RECORDED INFORMATION.

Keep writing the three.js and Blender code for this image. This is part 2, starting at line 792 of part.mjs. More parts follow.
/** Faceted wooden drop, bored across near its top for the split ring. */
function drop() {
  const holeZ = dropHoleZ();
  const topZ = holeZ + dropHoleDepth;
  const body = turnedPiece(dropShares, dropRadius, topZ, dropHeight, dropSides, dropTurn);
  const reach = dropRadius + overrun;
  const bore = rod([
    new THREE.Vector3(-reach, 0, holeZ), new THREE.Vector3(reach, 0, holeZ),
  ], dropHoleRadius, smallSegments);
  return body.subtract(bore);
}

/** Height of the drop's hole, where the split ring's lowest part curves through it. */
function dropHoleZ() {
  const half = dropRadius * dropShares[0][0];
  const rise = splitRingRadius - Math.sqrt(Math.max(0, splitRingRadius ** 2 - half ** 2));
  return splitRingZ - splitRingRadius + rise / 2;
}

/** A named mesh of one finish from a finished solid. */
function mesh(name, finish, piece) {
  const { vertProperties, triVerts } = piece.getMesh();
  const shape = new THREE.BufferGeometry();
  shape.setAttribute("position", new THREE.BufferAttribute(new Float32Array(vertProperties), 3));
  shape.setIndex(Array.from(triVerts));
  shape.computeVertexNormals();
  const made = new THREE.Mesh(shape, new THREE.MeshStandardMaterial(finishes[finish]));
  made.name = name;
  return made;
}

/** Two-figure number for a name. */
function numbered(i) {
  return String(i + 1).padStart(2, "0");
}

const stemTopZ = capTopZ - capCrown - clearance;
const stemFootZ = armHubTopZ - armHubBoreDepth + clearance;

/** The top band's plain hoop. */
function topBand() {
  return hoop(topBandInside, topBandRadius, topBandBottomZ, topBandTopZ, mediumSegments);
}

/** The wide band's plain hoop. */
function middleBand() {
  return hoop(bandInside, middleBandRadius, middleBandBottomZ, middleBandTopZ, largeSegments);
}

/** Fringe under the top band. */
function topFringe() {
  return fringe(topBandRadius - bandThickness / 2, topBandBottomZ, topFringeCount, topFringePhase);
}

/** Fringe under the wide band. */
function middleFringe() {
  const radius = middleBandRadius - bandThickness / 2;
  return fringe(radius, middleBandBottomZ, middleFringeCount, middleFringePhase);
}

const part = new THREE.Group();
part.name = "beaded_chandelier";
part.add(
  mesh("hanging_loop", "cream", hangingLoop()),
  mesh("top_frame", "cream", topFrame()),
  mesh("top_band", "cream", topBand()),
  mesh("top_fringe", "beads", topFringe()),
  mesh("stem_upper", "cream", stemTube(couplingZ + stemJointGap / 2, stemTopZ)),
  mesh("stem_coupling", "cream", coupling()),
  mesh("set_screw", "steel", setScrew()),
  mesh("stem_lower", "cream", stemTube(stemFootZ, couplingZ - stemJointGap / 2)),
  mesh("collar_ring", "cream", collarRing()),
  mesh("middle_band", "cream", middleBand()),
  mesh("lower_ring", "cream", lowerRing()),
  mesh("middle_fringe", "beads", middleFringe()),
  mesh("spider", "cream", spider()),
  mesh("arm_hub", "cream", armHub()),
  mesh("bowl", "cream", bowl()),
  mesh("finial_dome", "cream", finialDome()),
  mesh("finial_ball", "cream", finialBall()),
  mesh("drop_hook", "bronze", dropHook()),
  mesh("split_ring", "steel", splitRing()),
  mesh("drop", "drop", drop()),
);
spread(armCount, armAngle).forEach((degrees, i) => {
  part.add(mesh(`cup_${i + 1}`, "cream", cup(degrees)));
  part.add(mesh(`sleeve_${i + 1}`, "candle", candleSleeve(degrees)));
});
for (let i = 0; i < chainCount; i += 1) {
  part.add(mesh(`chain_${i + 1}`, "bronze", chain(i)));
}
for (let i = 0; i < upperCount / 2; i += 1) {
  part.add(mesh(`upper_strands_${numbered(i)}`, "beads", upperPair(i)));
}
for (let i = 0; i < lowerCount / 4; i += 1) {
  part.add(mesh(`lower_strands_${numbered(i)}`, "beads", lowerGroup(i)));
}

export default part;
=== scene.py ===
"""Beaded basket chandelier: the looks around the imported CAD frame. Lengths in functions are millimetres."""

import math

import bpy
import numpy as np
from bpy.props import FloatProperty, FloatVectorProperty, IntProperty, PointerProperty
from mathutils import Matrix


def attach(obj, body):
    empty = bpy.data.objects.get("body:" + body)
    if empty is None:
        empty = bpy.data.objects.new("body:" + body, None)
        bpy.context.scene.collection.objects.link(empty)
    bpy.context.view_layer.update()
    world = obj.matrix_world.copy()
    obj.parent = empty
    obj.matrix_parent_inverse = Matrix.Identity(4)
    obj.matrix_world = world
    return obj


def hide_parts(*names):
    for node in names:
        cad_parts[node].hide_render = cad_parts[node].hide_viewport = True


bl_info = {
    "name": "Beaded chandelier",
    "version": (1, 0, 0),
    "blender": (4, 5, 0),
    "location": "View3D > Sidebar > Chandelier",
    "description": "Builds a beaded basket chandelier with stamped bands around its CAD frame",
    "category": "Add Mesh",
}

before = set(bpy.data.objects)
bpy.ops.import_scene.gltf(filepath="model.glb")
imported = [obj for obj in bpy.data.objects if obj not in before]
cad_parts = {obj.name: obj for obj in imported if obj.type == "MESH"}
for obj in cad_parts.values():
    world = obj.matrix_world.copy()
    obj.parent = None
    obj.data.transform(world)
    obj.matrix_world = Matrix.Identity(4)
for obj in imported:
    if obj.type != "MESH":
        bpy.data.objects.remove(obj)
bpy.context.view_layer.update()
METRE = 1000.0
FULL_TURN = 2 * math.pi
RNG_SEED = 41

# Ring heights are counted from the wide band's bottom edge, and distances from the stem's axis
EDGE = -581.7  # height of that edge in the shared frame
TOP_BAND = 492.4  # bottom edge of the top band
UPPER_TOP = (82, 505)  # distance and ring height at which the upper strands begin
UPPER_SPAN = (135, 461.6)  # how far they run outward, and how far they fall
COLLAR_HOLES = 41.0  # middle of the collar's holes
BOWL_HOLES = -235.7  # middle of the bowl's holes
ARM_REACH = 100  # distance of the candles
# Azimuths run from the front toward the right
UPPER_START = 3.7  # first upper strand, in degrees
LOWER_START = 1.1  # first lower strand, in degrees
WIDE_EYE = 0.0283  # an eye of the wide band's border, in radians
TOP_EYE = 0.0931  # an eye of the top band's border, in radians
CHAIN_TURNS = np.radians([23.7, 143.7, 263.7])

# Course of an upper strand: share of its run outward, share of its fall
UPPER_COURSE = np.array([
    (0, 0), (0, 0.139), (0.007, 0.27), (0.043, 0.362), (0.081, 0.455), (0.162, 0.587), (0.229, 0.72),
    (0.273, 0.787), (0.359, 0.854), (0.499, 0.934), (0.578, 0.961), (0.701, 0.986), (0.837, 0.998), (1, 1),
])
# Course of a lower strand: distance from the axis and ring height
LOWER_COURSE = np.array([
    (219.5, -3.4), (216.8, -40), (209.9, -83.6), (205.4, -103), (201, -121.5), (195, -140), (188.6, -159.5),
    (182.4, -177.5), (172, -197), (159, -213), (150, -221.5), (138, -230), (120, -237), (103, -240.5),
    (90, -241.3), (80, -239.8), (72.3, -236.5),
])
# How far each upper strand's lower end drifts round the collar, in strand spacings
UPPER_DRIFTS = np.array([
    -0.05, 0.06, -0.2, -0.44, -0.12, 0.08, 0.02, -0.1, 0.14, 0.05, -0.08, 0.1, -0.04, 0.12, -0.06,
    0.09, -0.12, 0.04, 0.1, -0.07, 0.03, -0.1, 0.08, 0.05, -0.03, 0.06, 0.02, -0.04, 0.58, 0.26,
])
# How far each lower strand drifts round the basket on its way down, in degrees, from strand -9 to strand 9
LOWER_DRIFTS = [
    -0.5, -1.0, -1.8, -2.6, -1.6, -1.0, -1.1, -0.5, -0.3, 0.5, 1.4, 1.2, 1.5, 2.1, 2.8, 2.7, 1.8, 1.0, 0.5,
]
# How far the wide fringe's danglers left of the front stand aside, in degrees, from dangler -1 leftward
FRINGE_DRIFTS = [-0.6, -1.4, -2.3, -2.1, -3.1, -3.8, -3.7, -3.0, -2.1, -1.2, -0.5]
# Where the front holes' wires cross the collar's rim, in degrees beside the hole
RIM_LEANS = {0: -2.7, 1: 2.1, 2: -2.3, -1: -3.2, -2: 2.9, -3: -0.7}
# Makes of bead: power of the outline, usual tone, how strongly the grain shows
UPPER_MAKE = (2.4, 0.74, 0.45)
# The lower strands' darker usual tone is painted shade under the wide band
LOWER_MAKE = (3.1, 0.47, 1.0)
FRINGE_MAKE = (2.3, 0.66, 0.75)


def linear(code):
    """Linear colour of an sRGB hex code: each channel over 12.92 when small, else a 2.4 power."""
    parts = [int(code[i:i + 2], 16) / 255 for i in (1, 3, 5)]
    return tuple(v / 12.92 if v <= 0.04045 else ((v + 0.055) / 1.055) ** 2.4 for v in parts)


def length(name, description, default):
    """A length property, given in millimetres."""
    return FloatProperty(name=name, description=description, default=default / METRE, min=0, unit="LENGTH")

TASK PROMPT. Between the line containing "for (let i = 0; i < chainCount;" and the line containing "before = set(bpy.data.objects)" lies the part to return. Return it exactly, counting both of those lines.

TASK SOLUTION.
for (let i = 0; i < chainCount; i += 1) {
  part.add(mesh(`chain_${i + 1}`, "bronze", chain(i)));
}
for (let i = 0; i < upperCount / 2; i += 1) {
  part.add(mesh(`upper_strands_${numbered(i)}`, "beads", upperPair(i)));
}
for (let i = 0; i < lowerCount / 4; i += 1) {
  part.add(mesh(`lower_strands_${numbered(i)}`, "beads", lowerGroup(i)));
}

export default part;
=== scene.py ===
"""Beaded basket chandelier: the looks around the imported CAD frame. Lengths in functions are millimetres."""

import math

import bpy
import numpy as np
from bpy.props import FloatProperty, FloatVectorProperty, IntProperty, PointerProperty
from mathutils import Matrix


def attach(obj, body):
    empty = bpy.data.objects.get("body:" + body)
    if empty is None:
        empty = bpy.data.objects.new("body:" + body, None)
        bpy.context.scene.collection.objects.link(empty)
    bpy.context.view_layer.update()
    world = obj.matrix_world.copy()
    obj.parent = empty
    obj.matrix_parent_inverse = Matrix.Identity(4)
    obj.matrix_world = world
    return obj


def hide_parts(*names):
    for node in names:
        cad_parts[node].hide_render = cad_parts[node].hide_viewport = True


bl_info = {
    "name": "Beaded chandelier",
    "version": (1, 0, 0),
    "blender": (4, 5, 0),
    "location": "View3D > Sidebar > Chandelier",
    "description": "Builds a beaded basket chandelier with stamped bands around its CAD frame",
    "category": "Add Mesh",
}

before = set(bpy.data.objects)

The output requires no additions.